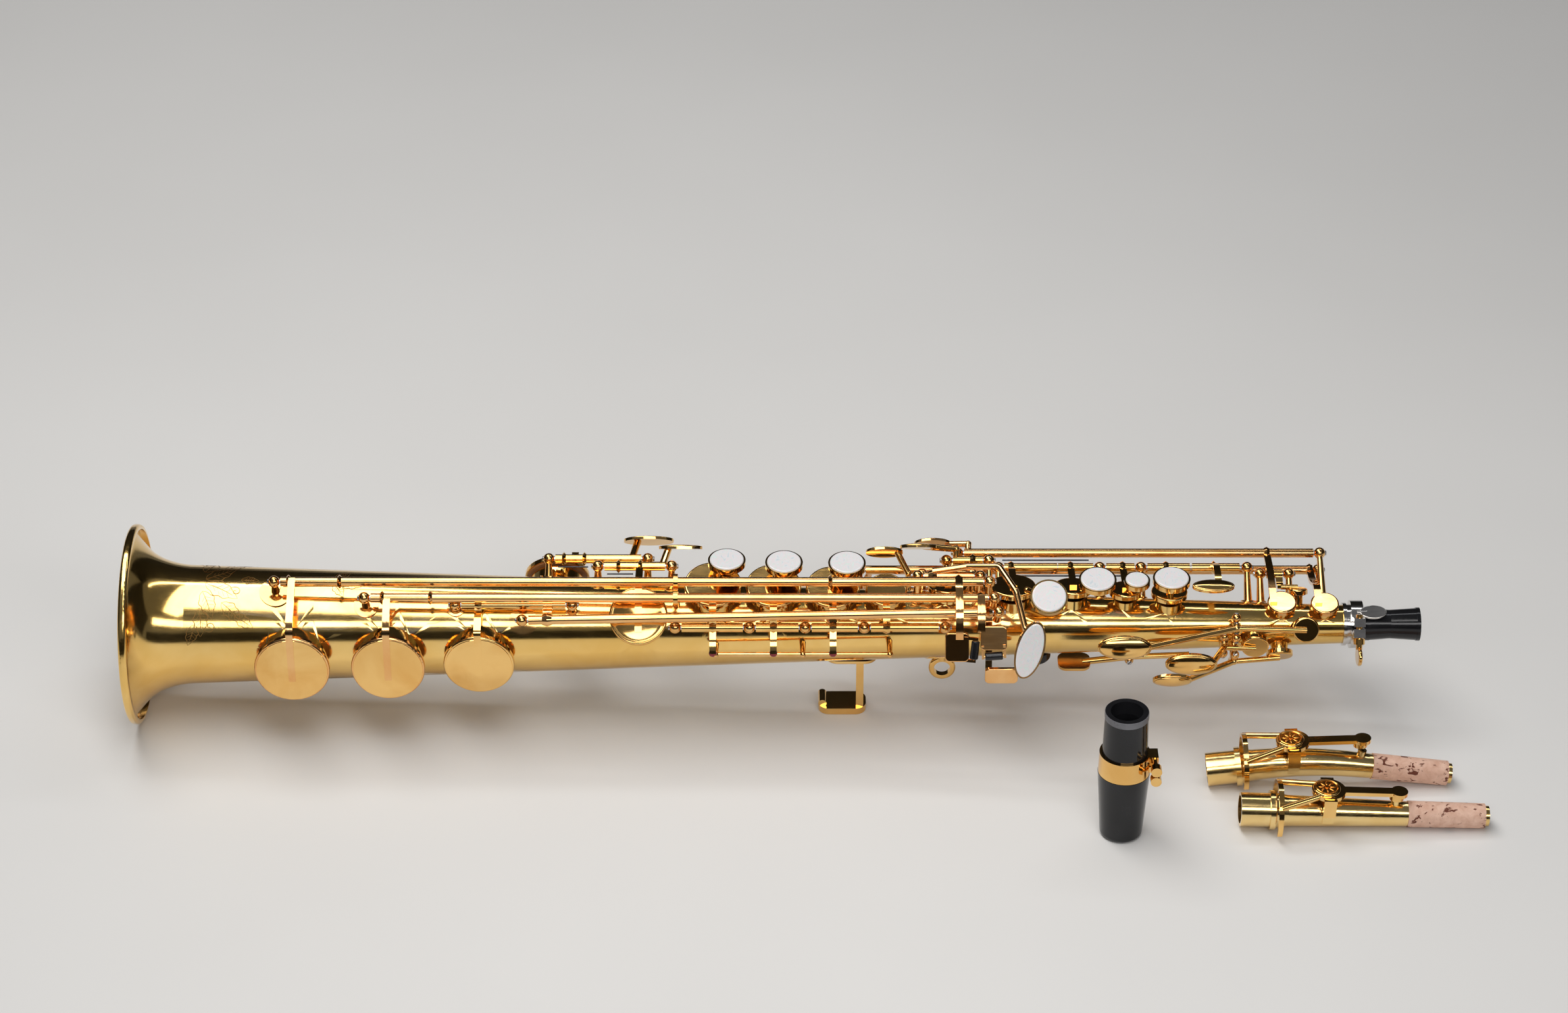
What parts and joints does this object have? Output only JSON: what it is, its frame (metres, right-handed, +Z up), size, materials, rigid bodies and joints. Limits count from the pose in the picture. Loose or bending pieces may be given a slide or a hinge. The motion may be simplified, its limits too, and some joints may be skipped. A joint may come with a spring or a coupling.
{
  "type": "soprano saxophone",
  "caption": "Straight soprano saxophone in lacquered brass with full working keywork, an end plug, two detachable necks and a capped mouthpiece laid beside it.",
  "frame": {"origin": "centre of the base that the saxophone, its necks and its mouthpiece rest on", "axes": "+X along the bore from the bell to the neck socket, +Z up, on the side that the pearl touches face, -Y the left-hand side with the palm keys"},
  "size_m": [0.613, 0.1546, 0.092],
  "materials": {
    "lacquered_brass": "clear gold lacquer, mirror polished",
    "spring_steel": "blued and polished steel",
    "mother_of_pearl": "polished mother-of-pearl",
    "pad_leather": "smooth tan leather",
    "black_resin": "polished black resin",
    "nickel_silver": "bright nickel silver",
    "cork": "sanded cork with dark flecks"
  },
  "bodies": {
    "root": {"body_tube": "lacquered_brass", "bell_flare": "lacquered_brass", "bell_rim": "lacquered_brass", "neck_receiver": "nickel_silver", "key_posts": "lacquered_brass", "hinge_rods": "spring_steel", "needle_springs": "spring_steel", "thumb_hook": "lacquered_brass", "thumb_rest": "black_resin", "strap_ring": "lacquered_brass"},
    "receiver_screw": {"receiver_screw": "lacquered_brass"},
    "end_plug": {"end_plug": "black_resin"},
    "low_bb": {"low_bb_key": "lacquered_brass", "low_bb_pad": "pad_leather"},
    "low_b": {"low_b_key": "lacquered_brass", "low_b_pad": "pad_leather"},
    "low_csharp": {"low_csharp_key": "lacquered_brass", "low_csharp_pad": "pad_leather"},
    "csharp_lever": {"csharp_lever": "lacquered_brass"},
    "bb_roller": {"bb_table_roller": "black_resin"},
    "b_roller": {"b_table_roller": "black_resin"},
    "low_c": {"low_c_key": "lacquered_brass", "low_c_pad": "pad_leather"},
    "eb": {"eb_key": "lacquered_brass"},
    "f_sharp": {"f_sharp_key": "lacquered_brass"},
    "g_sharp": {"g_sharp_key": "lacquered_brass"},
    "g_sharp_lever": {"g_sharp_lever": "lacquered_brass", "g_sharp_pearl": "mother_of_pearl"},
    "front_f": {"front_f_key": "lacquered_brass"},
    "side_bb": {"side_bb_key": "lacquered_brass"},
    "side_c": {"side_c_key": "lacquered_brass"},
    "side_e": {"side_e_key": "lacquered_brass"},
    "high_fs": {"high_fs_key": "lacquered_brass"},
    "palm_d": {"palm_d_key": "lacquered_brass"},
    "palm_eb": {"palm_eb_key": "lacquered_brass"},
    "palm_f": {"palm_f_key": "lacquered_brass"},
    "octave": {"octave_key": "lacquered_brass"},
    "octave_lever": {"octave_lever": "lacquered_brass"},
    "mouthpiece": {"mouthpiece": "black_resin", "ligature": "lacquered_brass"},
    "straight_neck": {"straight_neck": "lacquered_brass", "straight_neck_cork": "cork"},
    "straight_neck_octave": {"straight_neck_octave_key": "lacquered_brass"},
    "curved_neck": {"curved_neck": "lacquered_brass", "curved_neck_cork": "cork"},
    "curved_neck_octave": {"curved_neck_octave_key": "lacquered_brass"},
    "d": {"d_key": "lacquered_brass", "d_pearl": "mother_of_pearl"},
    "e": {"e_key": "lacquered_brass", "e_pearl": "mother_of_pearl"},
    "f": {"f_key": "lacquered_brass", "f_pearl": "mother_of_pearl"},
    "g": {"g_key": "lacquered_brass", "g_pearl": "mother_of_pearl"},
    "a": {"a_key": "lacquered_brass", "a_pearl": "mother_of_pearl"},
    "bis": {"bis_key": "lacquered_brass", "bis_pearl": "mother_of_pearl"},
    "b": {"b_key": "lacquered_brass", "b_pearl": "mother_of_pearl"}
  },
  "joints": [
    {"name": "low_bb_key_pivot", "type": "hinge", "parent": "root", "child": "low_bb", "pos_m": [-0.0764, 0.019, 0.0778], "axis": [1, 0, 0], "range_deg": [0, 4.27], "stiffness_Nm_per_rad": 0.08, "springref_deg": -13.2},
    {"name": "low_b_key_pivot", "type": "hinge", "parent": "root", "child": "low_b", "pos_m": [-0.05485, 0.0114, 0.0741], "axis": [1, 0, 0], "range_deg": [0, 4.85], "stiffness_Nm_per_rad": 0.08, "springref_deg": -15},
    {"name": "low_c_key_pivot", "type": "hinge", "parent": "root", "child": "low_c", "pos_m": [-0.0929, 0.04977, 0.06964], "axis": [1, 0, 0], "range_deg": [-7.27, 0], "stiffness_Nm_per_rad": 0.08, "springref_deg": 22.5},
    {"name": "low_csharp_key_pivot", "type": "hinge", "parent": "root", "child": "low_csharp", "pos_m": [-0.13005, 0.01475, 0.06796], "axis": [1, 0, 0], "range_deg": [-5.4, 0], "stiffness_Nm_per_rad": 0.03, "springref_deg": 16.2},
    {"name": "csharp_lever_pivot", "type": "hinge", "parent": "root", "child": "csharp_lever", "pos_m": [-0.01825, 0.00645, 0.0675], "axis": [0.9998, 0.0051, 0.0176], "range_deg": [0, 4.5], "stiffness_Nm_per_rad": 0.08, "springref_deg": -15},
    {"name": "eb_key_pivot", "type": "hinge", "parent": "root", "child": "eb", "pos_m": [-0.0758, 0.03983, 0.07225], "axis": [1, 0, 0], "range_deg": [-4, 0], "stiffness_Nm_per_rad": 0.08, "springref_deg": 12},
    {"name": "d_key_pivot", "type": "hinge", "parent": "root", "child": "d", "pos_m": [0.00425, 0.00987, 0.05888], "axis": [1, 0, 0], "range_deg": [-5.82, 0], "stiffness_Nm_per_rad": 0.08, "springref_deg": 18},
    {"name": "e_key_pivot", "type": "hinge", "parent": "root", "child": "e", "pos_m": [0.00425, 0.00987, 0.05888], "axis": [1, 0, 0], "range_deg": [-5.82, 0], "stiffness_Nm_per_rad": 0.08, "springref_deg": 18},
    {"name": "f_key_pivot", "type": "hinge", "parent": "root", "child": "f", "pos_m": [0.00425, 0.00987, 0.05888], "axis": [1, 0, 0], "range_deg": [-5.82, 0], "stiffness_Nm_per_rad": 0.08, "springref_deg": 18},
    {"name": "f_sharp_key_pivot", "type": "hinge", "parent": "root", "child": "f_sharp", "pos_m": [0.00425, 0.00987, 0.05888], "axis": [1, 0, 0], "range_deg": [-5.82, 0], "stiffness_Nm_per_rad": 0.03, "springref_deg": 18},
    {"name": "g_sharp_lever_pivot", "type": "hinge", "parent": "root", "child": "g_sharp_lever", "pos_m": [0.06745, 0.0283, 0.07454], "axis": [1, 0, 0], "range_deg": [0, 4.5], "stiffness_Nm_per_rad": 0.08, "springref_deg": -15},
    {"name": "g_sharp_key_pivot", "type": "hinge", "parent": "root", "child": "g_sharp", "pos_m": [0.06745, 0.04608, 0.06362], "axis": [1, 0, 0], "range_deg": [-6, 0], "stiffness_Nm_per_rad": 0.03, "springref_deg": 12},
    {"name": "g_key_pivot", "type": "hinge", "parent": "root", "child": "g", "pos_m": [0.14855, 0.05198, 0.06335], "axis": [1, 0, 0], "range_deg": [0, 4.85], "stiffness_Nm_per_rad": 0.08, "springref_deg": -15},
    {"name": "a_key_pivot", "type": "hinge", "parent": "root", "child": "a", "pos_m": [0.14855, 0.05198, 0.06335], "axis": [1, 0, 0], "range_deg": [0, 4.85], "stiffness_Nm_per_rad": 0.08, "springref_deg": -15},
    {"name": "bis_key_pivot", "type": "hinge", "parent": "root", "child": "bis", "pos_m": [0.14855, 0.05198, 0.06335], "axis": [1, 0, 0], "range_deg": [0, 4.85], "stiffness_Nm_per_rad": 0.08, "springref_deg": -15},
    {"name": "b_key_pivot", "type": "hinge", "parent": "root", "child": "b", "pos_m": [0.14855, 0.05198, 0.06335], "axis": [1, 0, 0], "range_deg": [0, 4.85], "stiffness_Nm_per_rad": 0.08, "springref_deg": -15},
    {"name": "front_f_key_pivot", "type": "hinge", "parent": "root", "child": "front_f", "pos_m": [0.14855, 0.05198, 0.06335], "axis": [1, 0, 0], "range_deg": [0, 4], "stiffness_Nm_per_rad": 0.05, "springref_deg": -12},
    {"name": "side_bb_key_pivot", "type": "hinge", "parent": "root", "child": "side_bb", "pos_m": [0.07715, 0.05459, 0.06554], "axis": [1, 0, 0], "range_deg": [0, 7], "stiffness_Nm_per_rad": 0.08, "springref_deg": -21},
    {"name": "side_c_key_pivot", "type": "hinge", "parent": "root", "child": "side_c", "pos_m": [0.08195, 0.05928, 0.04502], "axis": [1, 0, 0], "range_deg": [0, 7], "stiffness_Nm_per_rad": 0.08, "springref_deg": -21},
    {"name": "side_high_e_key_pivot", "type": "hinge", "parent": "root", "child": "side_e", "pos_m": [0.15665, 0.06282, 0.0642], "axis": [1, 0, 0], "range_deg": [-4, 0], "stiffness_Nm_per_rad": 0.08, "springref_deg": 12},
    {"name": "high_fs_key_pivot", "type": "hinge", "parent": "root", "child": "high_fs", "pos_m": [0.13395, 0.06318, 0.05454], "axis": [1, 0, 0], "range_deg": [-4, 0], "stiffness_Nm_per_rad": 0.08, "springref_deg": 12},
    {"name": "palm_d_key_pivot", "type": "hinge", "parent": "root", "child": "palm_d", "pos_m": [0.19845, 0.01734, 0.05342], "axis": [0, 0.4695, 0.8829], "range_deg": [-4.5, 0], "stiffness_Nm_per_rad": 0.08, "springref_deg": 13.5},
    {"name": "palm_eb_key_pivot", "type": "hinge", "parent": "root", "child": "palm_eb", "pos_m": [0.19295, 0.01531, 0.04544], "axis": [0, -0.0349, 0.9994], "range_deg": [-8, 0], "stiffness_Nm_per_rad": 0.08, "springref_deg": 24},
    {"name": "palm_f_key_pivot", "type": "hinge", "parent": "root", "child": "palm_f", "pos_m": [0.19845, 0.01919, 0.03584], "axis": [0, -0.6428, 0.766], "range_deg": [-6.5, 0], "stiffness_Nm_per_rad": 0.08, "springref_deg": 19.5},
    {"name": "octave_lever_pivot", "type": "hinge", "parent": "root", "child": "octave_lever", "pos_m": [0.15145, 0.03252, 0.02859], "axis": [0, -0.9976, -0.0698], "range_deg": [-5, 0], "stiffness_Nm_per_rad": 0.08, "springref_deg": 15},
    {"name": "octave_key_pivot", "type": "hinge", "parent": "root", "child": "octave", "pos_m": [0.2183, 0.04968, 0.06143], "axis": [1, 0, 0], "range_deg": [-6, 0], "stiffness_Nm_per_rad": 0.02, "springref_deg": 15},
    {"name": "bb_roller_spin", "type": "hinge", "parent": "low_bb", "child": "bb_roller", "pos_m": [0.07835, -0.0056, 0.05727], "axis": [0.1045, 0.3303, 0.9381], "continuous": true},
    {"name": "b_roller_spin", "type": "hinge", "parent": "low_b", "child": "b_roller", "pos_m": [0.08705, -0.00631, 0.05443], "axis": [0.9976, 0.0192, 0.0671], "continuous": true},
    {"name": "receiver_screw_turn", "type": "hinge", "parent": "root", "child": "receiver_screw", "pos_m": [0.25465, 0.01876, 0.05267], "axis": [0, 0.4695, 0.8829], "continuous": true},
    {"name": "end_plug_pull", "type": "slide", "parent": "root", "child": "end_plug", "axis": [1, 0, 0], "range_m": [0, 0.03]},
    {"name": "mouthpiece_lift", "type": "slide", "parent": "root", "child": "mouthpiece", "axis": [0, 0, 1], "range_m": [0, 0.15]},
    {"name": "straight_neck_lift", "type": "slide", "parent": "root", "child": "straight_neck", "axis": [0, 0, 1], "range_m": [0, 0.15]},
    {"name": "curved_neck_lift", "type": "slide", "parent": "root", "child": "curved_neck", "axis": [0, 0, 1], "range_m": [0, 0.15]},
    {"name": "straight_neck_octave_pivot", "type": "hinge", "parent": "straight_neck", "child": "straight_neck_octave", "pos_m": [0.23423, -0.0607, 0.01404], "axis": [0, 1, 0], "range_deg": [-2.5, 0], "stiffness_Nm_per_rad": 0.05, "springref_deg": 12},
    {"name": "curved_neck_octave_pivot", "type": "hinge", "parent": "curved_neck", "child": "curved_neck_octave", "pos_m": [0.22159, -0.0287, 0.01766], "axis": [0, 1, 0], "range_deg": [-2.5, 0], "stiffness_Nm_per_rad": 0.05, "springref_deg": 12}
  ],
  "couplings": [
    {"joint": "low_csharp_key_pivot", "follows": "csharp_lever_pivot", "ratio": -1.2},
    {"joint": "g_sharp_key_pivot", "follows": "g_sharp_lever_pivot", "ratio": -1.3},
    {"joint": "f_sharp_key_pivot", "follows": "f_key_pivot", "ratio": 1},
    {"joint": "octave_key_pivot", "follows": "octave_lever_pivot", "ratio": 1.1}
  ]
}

-=-=-=-=-

## SET TASK
Extract, from the material above, each line holding the word "joints".

## EXERCISE ANSWER
What parts and joints does this object have? Output only JSON: what it is, its frame (metres, right-handed, +Z up), size, materials, rigid bodies and joints. Limits count from the pose in the picture. Loose or bending pieces may be given a slide or a hinge. The motion may be simplified, its limits too, and some joints may be skipped. A joint may come with a spring or a coupling.
  "joints": [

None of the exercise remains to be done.